Laurence de Nervaux, directrice de Destin Commun

On ne nait pas Français, on le devient : la conception culturelle de l’identité française l’emporte sur la vision identitaire

Enfin, alors que les violences urbaines ont relancé un débat sur l’immigration et l’identité nationale, l’enquête apporte des éléments de réponse essentiels. A rebours des discours identitaires, les Français valorisent beaucoup plus l’acculturation à l’identité française par la langue et les traditions que l’exigence d’avoir des origines françaises. Ainsi, pour être Français, 92% des répondants considèrent qu'il faut être capable de parler français, 80% qu’il faut suivre les coutumes et les traditions françaises, tandis que ce ne sont que 59% qui considèrent important d’avoir des origines françaises.
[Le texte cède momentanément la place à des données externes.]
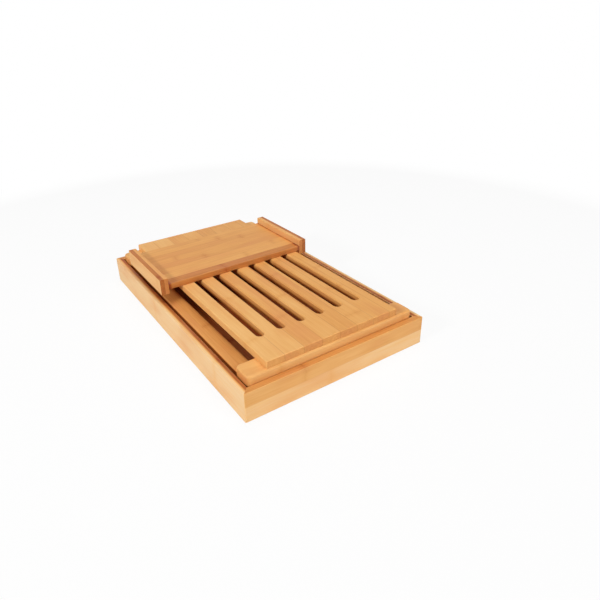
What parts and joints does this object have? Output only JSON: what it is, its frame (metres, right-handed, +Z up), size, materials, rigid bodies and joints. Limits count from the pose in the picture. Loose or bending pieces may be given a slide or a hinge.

Là encore un clivage générationnel se dessine : si les plus de 65 ans restent plus attachés au fait d’avoir des origines françaises (63%), c’est bien moins le cas des 25-34 ans (49%).

Méthodologie : 

Enquête en ligne réalisée par Kantar Public France, auprès d'un échantillon de 1000 personnes représentatives de la population française selon la méthode des quotas socio-démographiques, du 7 au 9 juillet 2023.